Why would I want the sink stopper thing there all the time if I can just flip a switch?
Honestly, my (British) parents have one and I have always wished I could fit one wherever I’ve lived – it saves having leftover food in your bin.
Often the drain line from the dishwasher is connected directly to the disposal
I would never ever ever ever live in a home without one.
Friend, I’m the first one to call out american nonsense. Except that the garbage disposal is pure genius and true civilization. I love it and when I’m back in Europe I’ll most certainly install one at my house.
I live in the U.K. and my parents always had a waste disposal unit growing up! I wish I still had one. It’s much more convenient putting food waste down the disposal rather than putting it in a stinky box to get picked up once a week.
I will definitely be getting one when I do my kitchen up this year.
Foreigners say that until they experience living with a garbage disposal. And then they become all about it.
This question is like asking why so many European houses have a bidet. It’s not necessary but it’s nicer.
Because it’s better than not having one.
It doesn’t even make sense either because plumbers say basically to not put anything in it aside from tiny scraps. So they’re fairly pointless. I’d love to take mine out.
I don’t think that they’re really that common.

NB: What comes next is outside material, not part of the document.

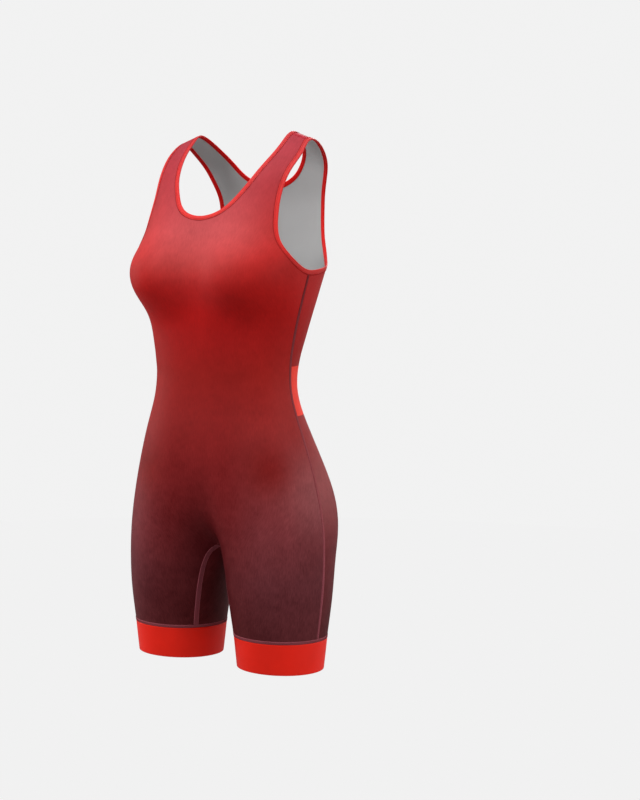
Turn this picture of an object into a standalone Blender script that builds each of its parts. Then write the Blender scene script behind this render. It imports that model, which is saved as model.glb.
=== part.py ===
"""Wrestling singlet: a sleeveless one-piece garment with a racer back and short legs.

The cloth keeps the filled-out form that it has when it is worn, and it is empty inside.
Units are metres, +Z is up, the front faces -Y and the wearer's left side is +X.
The origin lies between the tops of the two shoulder straps, where the wearer holds the garment up.
Tables are in millimetres, because pattern cutters work in them.
"""
import bpy
import numpy as np

MM = 0.001

# ---- driving dimensions -------------------------------------------------------------------------
CLOTH = 1.5 * MM             # wall of the knit panels
SEAM_GAP = 0.3 * MM          # between two pieces that are sewn together
BINDING_WIDTH = 8.5 * MM     # folded tape round the neck and the armholes
BINDING_PROUD = 0.4 * MM     # how far the tape stands out of the cloth, on either face
BAND_WALL = 1.8 * MM         # gripper band
BAND_HEIGHT = 48 * MM
BAND_TOP = -760.6 * MM       # straight below the shoulders
BAND_TILT = 0.08             # the bands drop towards the back by this much for each metre
BAND_SIDES = 42
BAND_ROWS = 4
CREASE = 0.45                # softness of the fold between the legs, as a share of their distance
PANEL_COLUMNS = 12           # over half a panel

# The general figure that the singlet is cut for, as level sections from above the shoulder down to
# the hem: half width, front and back of the section, centre of one leg's section, and how square
# its front and back halves are (2 is an ellipse).
FIGURE_COLUMNS = ("z", "half", "front", "back", "leg", "front_square", "back_square")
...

If so, maybe they’re regional? In my almost-50 years I’ve only known one person that has had one and they live in another state. No one that I know from my area has ever had one.
We have more robust plumbing and it can handle it. I could shove an entire tomato down that thing and no problem.
My ex wifes grandma moved from korea and she never got into the habbit of flushing her toilet paper, as most the houses she lived in it would clog or something. so she put it in the trash.. o.O
As someone who grew up in Europe and moved to the U.S, this is one of the things I do not miss at all. Digging for nasty bits & gunk to scoop out into the trash. No thanks.
The garbage disposal is a great tool.
Because we don’t have bidets in our bathrooms.
I’m living in my first place with a garbage disposal and it literally makes doing dishes so much better and not a gross, sensory nightmare. Instead of seeing/smelling/accidentally touching soggy, gross food I can just rinse it down the drain and blend it to hell forever.